In the field of artificial intelligence, engineers attempt to replicate this pattern recognition through computer vision. Most modern facial recognition systems rely on convolutional neural networks (CNNs), which are designed to identify hierarchical patterns. These networks start by detecting simple edges and gradients, then combine them into shapes, and finally recognize complex structures like eyes, noses, and mouths.

Digital pareidolia occurs when these algorithms identify facial features in non-human objects. This typically happens during the feature extraction phase, where the AI identifies a set of pixels that mathematically align with the trained parameters of a human face. If a trash can or a cloud possesses a symmetrical arrangement of dark spots and lines, a CNN may flag it as a face, resulting in a false positive.

These false positives are a critical hurdle for developers. While a human might find it amusing to see a face in a piece of toast, a security system or an autonomous vehicle that misidentifies a pattern as a human can lead to systemic errors or safety risks.

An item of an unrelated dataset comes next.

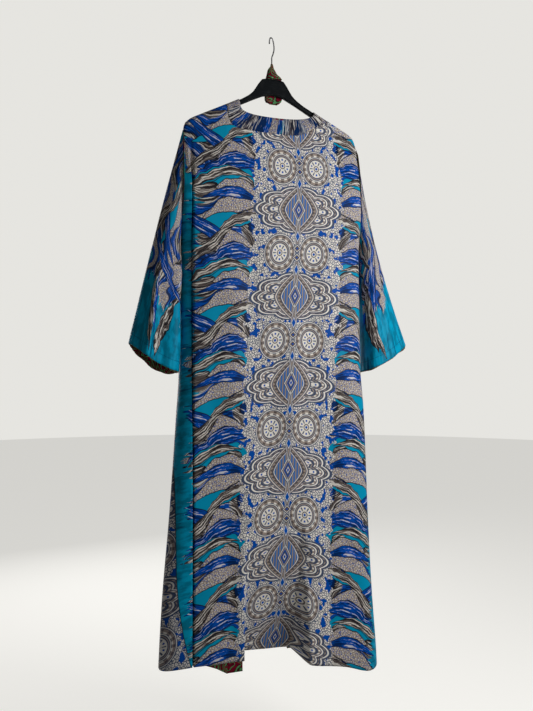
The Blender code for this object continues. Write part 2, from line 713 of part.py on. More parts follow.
def main():
    for obj in list(bpy.data.objects):
        bpy.data.objects.remove(obj, do_unlink=True)
    parts = bpy.data.collections.new("kimono_robe_on_hanger")
    cutters = bpy.data.collections.new("cutters")
    bpy.context.scene.collection.children.link(parts)
    bpy.context.scene.collection.children.link(cutters)

    print_cloth = material("print_cloth", (0.02, 0.16, 0.30), 0.45)
    band_cloth = material("band_cloth", (0.03, 0.09, 0.24), 0.45)
    lining_cloth = material("lining_cloth", (0.19, 0.01, 0.03), 0.5)
    plastic = material("hanger_plastic", (0.012, 0.013, 0.014), 0.4)
    steel = material("hook_steel", (0.45, 0.45, 0.46), 0.25, 1.0)

    front_left = front_grid(1)
    front_right = front_grid(-1)
    sleeve_left = sleeve_grid(1)
    sleeve_right = sleeve_grid(-1)
    back = back_grid()

    sheet_object("back_panel", back, print_cloth, parts, CLOTH, -1)
    sheet_object("front_panel_left", front_left, print_cloth, parts, CLOTH, -1)
    sheet_object("front_panel_right", front_right, print_cloth, parts, CLOTH, -1)
    sheet_object("sleeve_left", sleeve_left, print_cloth, parts, CLOTH, -1, True)
    sheet_object("sleeve_right", sleeve_right, print_cloth, parts, CLOTH, -1, True)
    sheet_object("neckband", band_grid(), band_cloth, parts, CLOTH, -1)
    hem_lining = front_left[-1 - HEM_LINING_STEPS :]
    sheet_object("lining_front_left", hem_lining, lining_cloth, parts, LINING, lining_offset())
    for name, rings in (("lining_cuff_left", sleeve_left), ("lining_cuff_right", sleeve_right)):
        cuff = rings[-1 - CUFF_LINING_STEPS :]
        sheet_object(name, cuff, lining_cloth, parts, LINING, lining_offset(), True)

    hanger_body(plastic, parts, cutters)
    wire_object("hanger_hook", hook_points(), WIRE_RADIUS, steel, parts)
    belt_bundle(lining_cloth, parts)
    belt_loop(lining_cloth, parts)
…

Overfitting and Generative AI Patterns

The emergence of generative AI has introduced new dimensions to pattern recognition. Models trained on billions of images of humans often develop a bias toward facial structures. This can lead to a phenomenon where AI-generated textures—such as rock formations or foliage—contain ghostly, unintended facial features.

This often stems from overfitting, a condition where a machine learning model learns the training data too closely, including the noise and specific biases of the dataset. When the model attempts to generate a random texture, it may inadvertently pull from the high-weight patterns associated with human faces, creating images that trigger pareidolia in the human viewer.

Improving Algorithmic Precision

To combat these errors, researchers employ several technical strategies to refine how machines see the world:

• Data Augmentation: Training models on a wider variety of negative samples—images that look like faces but are not—to teach the AI to distinguish between true faces and random patterns.
• Confidence Thresholds: Implementing strict probability requirements before the system labels an object as a face, reducing the likelihood of a false positive based on a superficial pattern.
• Multi-modal Verification: Combining visual data with other sensors, such as infrared depth mapping, to ensure that a detected face has the actual 3D geometry of a human head rather than a 2D pattern on a flat surface.

The persistence of pareidolia in both humans and machines highlights the fundamental nature of pattern recognition. While humans use it as a survival mechanism, the tech industry views it as a benchmark for precision. The goal for the next generation of computer vision is not just to find patterns, but to understand the context that distinguishes a meaningful face from a coincidental arrangement of lines.